Interrompa-nos se isto lhe parecer familiar: num mundo cada vez mais dominado pelas novas tecnologias, uma mulher descobre ser capaz de, através de um portal mágico, entrar para dentro das publicações de Instagram da sua influenciadora digital favorita. Neste novo universo, que se confunde entre a farsa e o real, esta mulher vê aqui a oportunidade perfeita de viver uma vida que lhe parece de sonho e que sempre quis: repleta de excentricidade, coisas boas e experiências únicas.
Sem mais contexto, bem que podia ser a sinopse de um qualquer episódio de "Black Mirror", mas é na verdade a premissa de "Instaverso" — a série distópica da RTP que discorre, como tantas outras produções do mesmo género até agora, sobre de que forma é que o uso indevido da tecnologia pode moldar a forma como nos relacionamos em sociedade e quais as consequências. E nestas séries, há sempre consequências.
Nos papéis principais a série conta Beatriz Barosa e Teresa Tavares, que dão vida a Maria e Inêsperada, respetivamente. Enquanto Inêsperada é uma influenciadora digital virada para o lifestyle, com publicações coloridas e sempre focadas no lado bom da vida, Maria é a seguidora fiel que está sempre atenta às novas publicações de uma figura que idolatra.

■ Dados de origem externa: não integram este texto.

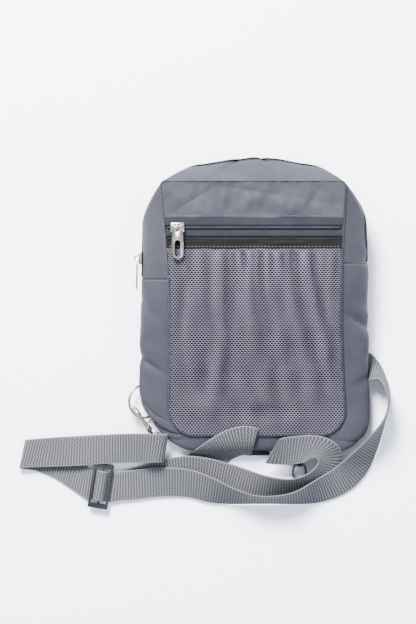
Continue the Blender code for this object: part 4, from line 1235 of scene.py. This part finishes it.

"Adorava ir a Nova Iorque, a Bali ou a Ibiza... Mas só fui duas vezes ao Algarve", ouve-se Maria dizer enquanto vasculha o perfil da sua musa. E é este o ponto de partida para entender a obsessão doentia que a une a uma pessoa que nunca conheceu mas que, por aquilo que a vê projetar na internet, lhe parece viver sem problemas ou preocupações.
Só que quando a admiração se transforma em obsessão, o jogo muda. Maria é transportada (literalmente) para o perfil de Instagram de Inêsperada e começa a viver uma vida que, pelo menos naqueles moldes, só existe e só é sustentável no meio digital, porque é fabricado e camuflado para transmitir a ideia de perfeição.
Inêsperada, por sua vez, apercebe-se da invasão quando, no seu feed, descobre uma fotografia em que se encontra ao lado de uma mulher que nunca conheceu. Essa, adivinhou, é Maria.
Enquanto os dois mundos se vão misturando entre si, Maria questiona a sua vida real e Inêsperada a sua vida virtual. É que, sabemos mais tarde, há uma pressão constante para continuar a publicar e a transmitir a ideia de perfeição aos seus milhares de seguidores — mesmo que essa seja uma noção completamente desfasada daquilo em que acredita.
Mas porque o desenvolvimento de personagens precisa sempre de um mecanismo narrativo para que a ação não se perca, Miguel, interpretado por Luís Garcia, o namorado de Maria, não compreende o seu desaparecimento e lança-se numa busca sem precedentes para a encontrar.
As comparações com "Black Mirror" são inevitáveis, talvez porque foi a última grande série a popularizar este conceito de cautionary tale (histórias que sirvam de alerta, em português) para os perigos dos avanços tecnológicos que marcam todo o século XXI.
Mas as semelhanças ficam-se pelo conceito, porque a linguagem estética em nada se parece com "Black Mirror", naquilo que deverá ter sido uma tentativa de assumir uma identidade própria. Não é tão negra, quer em tom ou em ambiente, como à que irá, invariavelmente, ser sempre comparada.
"Instaverso" será, certamente, uma sugestão interessante para quem aprecia este tipo de histórias que, apesar da popularidade, foram-se tornando um bocadinho moralistas e exageradas demais em alarmismo.
É que, regra regra, a mensagem inicial não passa do velho chavão de que a tecnologia é má, assustadora, alucinante e perigosa. Mas e o que dizer das pessoas que a usam e que, geralmente, são muito pouco desenvolvidas (bem como as suas motivações) para os desfechos alucinantes que geralmente acabam por protagonizar?
Talvez esteja aí o fator diferenciador de "Instaverso" ao querer responder a isso mesmo. Mas com apenas um episódio disponível, que já pode ser visto na RTP Play, ainda é cedo para dizer.
Apesar de tudo, fica a certeza: a história não compromete e o trabalho de construção de personagens parece sólido e complexo o suficiente para garantir espectadores a cada semana. E numa altura em que cada produção compete com milhares de outras, nacionais e internacionais, ao mesmo tempo, diz muito.
A série estreou-se a 20 de abril na RTP Play e é de lançamento semanal, sempre às segundas-feiras.No total, são apenas cinco episódios de 15 minutos cada com um elenco composto por nomes como Pedro Lacerda, Luís Garcia, Beatriz Barosa e Teresa Tavares. Além disso, "Instaverso" tem ainda participações especiais de Nuno Markl e Sónia Araújo.